The French Foreign Minister, Alain Juppé had this to say:
“Qaddafi is scoring points. We have perhaps missed a chance to re-establish the balance. If we had used military force last week to neutralize some airstrips and the several dozen planes that they have, perhaps the reversal taking place to the detriment of the opposition wouldn’t have happened.”
The rebels aren’t vanquished, yet, but they are hanging by a thread. Lest we fail to understand the historic significance of what is going on, it pays to remember a time two hundred and thirty-five years ago, when the French backed another rebellion against a mad tyrant, George III, who was so crazy he peed blue. Yes, it was entirely politically motivated: the French wanted us to fight their enemies, the British, on their behalf, to cut off a source of vast wealth for the Crown. But on the face of it, the move was idealistic as well. Democracy should prevail in all circumstances, no matter how I feel about the operation of the democratic system in the US (that’s for another tirade).
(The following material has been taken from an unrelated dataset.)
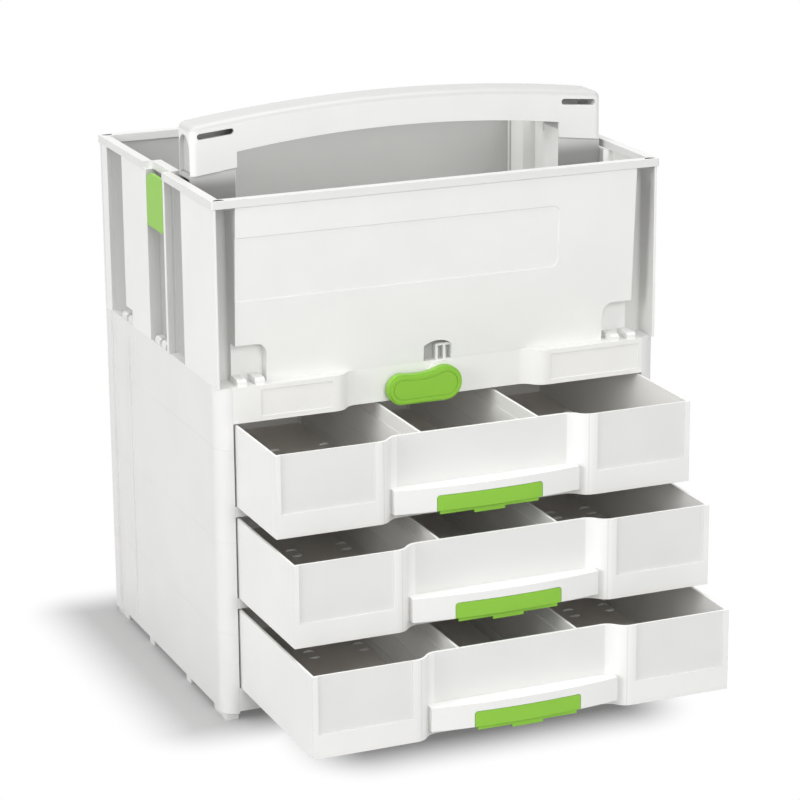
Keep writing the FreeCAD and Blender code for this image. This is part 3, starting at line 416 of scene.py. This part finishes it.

What is happening with the tsunami and the nuclear disaster is horrific, hard to look at. But we cannot keep our eyes off the Arab revolution. I’m waging there will be very little rise in fundamentalism in a Facebook world once the Pan-Arab Revolution is over; we should back it with all of our might. Our future security depends on the eradication of these dictatorships and monarchies that we have hitherto supported, actions which have subverted our moral integrity in the eyes of a world that used to look up to us. Now is the chance for us to pay the French favor forward to another oppressed people, and thereby redeem ourselves at least partially for all the wrong we have done.